The listing below holds a line with "make_lever_plate(lever_joint)" and a later line with "SCENE = bpy.context.scene". Write out those two lines and every line between them, exactly, and nothing else.

EXERCISE MATERIAL =
========
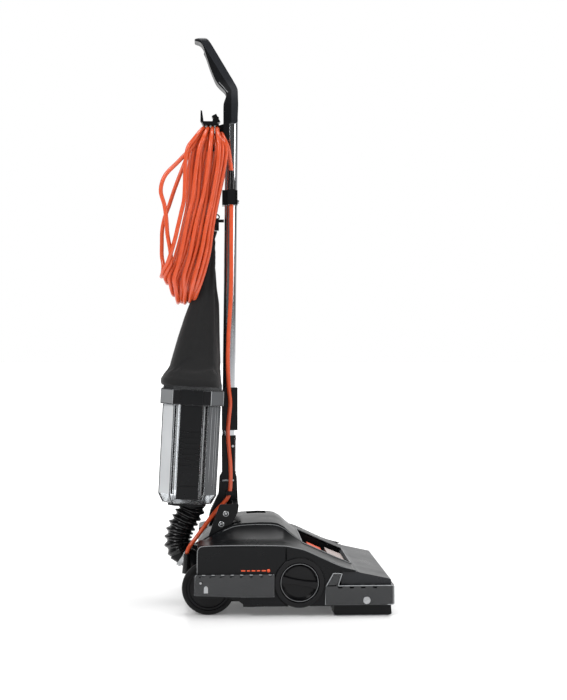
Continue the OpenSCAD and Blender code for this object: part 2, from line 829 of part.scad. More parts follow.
========
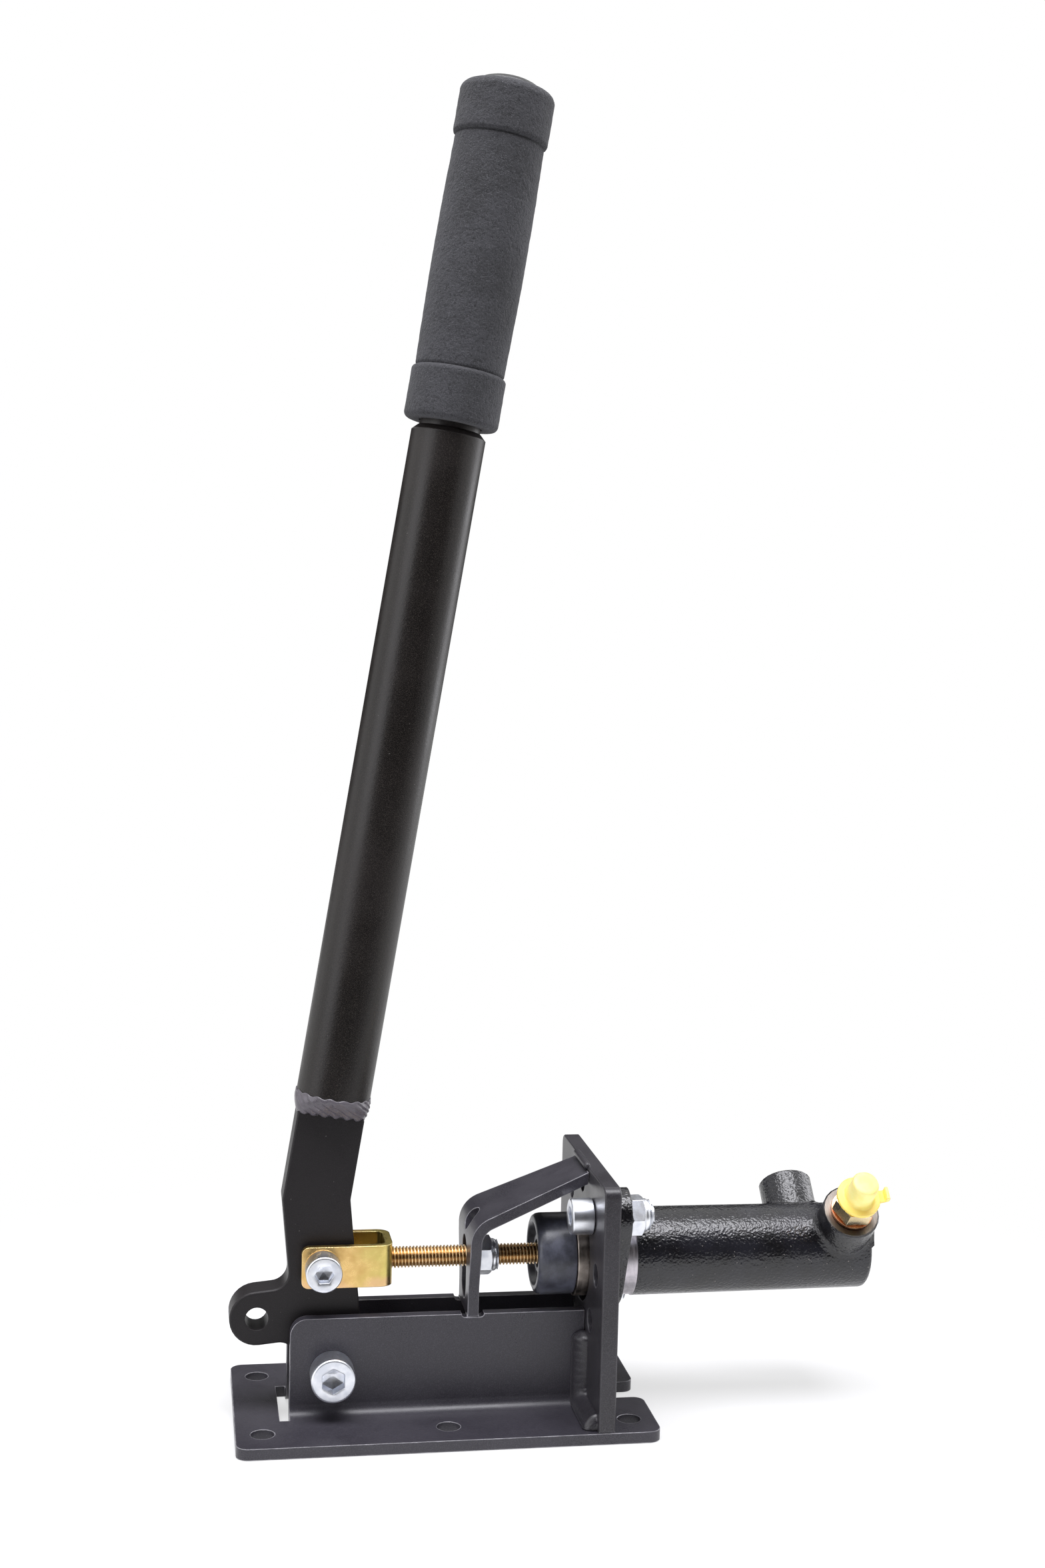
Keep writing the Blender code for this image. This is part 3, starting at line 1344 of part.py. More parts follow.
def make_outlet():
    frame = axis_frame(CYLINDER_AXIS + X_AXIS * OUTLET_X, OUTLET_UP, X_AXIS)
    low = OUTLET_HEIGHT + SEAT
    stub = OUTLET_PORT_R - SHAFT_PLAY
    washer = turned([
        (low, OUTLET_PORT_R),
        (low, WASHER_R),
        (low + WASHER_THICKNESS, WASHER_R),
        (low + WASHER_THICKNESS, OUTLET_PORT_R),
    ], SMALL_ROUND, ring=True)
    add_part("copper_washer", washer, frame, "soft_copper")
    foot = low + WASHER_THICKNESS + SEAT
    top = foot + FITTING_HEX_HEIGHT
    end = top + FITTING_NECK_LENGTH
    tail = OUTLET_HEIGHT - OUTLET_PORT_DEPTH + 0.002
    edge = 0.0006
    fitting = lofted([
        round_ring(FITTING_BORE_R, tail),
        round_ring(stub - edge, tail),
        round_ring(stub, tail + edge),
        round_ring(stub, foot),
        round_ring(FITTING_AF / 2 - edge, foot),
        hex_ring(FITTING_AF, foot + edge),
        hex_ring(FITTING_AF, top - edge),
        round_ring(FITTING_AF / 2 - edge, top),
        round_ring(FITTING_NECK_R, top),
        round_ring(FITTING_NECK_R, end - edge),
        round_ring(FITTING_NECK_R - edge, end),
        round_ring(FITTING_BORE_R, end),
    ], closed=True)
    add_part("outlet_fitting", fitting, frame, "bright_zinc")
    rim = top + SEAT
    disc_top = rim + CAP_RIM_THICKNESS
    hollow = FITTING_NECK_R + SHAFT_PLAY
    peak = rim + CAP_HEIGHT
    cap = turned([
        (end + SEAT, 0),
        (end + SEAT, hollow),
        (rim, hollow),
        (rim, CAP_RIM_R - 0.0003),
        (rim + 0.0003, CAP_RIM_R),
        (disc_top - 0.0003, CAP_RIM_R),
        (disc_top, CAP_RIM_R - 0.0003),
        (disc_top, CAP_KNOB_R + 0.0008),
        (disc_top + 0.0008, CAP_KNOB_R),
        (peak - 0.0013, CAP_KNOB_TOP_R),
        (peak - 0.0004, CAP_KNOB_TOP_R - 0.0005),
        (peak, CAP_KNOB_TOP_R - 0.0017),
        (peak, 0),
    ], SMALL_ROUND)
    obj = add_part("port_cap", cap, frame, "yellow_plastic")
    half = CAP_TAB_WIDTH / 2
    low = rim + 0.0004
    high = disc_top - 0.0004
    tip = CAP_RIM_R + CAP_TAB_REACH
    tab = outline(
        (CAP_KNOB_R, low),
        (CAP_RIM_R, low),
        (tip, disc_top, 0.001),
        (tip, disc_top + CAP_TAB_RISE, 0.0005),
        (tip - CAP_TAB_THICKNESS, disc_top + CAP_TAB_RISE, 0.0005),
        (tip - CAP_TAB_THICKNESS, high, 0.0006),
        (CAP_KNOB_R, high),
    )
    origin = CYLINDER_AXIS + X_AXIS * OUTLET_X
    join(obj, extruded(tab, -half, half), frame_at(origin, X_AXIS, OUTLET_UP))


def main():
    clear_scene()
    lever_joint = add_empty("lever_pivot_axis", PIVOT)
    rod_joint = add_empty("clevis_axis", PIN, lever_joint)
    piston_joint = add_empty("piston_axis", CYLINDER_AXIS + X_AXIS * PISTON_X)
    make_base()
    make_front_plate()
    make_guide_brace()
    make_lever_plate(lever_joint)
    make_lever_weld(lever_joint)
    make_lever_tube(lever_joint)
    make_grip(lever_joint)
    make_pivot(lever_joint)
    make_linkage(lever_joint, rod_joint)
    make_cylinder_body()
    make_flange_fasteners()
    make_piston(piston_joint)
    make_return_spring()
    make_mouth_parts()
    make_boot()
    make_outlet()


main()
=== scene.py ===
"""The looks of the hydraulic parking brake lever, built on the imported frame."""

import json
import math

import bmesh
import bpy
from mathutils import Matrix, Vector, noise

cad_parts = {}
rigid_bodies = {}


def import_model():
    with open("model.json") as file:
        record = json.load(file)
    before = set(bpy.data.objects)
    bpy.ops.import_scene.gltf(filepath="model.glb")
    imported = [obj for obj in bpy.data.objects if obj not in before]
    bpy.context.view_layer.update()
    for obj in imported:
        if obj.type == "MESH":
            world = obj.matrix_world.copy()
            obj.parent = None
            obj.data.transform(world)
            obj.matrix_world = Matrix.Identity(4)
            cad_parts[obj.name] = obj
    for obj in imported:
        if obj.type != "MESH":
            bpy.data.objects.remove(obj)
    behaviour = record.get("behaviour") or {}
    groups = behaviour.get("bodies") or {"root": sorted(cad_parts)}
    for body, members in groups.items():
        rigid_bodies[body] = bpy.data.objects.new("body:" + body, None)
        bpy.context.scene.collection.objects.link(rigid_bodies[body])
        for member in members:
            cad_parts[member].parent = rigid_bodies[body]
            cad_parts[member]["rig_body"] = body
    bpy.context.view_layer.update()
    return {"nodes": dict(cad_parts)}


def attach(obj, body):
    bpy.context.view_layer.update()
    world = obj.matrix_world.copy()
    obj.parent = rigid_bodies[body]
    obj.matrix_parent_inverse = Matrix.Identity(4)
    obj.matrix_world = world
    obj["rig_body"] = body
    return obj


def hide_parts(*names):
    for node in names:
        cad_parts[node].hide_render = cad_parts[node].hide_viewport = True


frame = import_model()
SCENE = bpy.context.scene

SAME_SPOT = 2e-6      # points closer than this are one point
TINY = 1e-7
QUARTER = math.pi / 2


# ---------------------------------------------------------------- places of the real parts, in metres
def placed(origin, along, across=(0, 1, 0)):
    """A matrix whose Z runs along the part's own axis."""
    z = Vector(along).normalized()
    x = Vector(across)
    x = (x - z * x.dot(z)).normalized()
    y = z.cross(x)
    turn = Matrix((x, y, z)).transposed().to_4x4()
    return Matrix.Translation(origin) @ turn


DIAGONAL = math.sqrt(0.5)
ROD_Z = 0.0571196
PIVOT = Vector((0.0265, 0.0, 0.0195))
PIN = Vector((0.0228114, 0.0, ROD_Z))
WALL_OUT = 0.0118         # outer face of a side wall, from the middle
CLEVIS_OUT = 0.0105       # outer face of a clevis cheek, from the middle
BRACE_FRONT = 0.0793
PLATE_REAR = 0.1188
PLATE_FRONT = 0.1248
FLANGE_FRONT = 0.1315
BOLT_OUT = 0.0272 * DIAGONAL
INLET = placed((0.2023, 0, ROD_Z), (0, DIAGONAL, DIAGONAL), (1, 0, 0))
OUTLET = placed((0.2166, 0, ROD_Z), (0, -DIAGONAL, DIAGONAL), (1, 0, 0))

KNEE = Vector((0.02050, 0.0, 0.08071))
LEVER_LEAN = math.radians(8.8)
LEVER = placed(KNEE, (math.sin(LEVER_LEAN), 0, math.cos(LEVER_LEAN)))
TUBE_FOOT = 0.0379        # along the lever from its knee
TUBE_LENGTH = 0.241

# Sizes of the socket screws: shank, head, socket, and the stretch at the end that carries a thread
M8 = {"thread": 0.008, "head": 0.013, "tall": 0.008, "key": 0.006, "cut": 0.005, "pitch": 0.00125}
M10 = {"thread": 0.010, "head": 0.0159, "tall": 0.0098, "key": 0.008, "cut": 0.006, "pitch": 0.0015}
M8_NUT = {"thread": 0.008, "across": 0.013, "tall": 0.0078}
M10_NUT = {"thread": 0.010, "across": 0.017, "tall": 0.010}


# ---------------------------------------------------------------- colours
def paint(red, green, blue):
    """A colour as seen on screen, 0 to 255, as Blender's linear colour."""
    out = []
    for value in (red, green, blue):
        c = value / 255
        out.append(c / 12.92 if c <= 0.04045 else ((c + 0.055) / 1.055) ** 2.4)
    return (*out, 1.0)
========
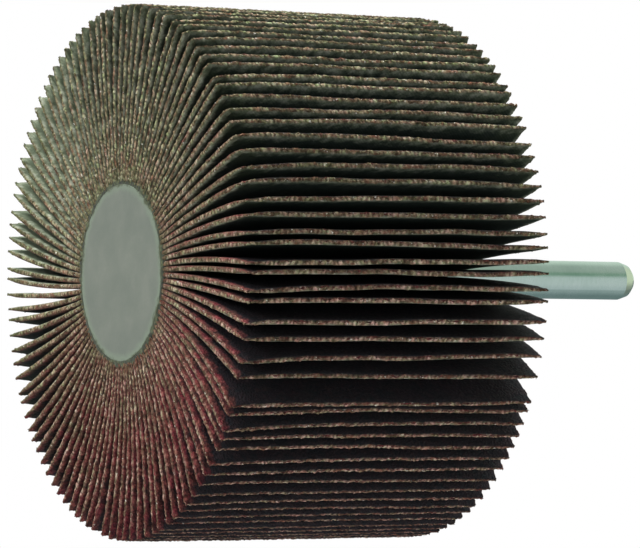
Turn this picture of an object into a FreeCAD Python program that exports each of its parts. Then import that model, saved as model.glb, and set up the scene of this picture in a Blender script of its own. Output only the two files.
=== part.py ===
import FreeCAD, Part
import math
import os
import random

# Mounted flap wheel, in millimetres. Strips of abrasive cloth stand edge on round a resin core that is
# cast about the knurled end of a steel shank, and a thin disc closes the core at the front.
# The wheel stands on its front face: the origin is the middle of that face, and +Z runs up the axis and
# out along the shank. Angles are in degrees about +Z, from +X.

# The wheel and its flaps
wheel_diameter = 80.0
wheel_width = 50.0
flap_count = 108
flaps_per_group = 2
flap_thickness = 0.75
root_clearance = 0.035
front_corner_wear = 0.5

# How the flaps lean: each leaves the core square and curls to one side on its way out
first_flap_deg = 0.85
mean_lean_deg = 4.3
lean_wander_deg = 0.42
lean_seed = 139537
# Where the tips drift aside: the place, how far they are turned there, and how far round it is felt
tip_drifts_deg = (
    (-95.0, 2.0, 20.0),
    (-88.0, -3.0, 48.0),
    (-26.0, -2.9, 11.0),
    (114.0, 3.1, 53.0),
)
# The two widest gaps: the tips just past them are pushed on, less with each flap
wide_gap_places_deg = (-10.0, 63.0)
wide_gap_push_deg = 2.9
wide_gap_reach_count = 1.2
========
RESULT OF THE EXERCISE =
    make_lever_plate(lever_joint)
    make_lever_weld(lever_joint)
    make_lever_tube(lever_joint)
    make_grip(lever_joint)
    make_pivot(lever_joint)
    make_linkage(lever_joint, rod_joint)
    make_cylinder_body()
    make_flange_fasteners()
    make_piston(piston_joint)
    make_return_spring()
    make_mouth_parts()
    make_boot()
    make_outlet()


main()
=== scene.py ===
"""The looks of the hydraulic parking brake lever, built on the imported frame."""

import json
import math

import bmesh
import bpy
from mathutils import Matrix, Vector, noise

cad_parts = {}
rigid_bodies = {}


def import_model():
    with open("model.json") as file:
        record = json.load(file)
    before = set(bpy.data.objects)
    bpy.ops.import_scene.gltf(filepath="model.glb")
    imported = [obj for obj in bpy.data.objects if obj not in before]
    bpy.context.view_layer.update()
    for obj in imported:
        if obj.type == "MESH":
            world = obj.matrix_world.copy()
            obj.parent = None
            obj.data.transform(world)
            obj.matrix_world = Matrix.Identity(4)
            cad_parts[obj.name] = obj
    for obj in imported:
        if obj.type != "MESH":
            bpy.data.objects.remove(obj)
    behaviour = record.get("behaviour") or {}
    groups = behaviour.get("bodies") or {"root": sorted(cad_parts)}
    for body, members in groups.items():
        rigid_bodies[body] = bpy.data.objects.new("body:" + body, None)
        bpy.context.scene.collection.objects.link(rigid_bodies[body])
        for member in members:
            cad_parts[member].parent = rigid_bodies[body]
            cad_parts[member]["rig_body"] = body
    bpy.context.view_layer.update()
    return {"nodes": dict(cad_parts)}


def attach(obj, body):
    bpy.context.view_layer.update()
    world = obj.matrix_world.copy()
    obj.parent = rigid_bodies[body]
    obj.matrix_parent_inverse = Matrix.Identity(4)
    obj.matrix_world = world
    obj["rig_body"] = body
    return obj


def hide_parts(*names):
    for node in names:
        cad_parts[node].hide_render = cad_parts[node].hide_viewport = True


frame = import_model()
SCENE = bpy.context.scene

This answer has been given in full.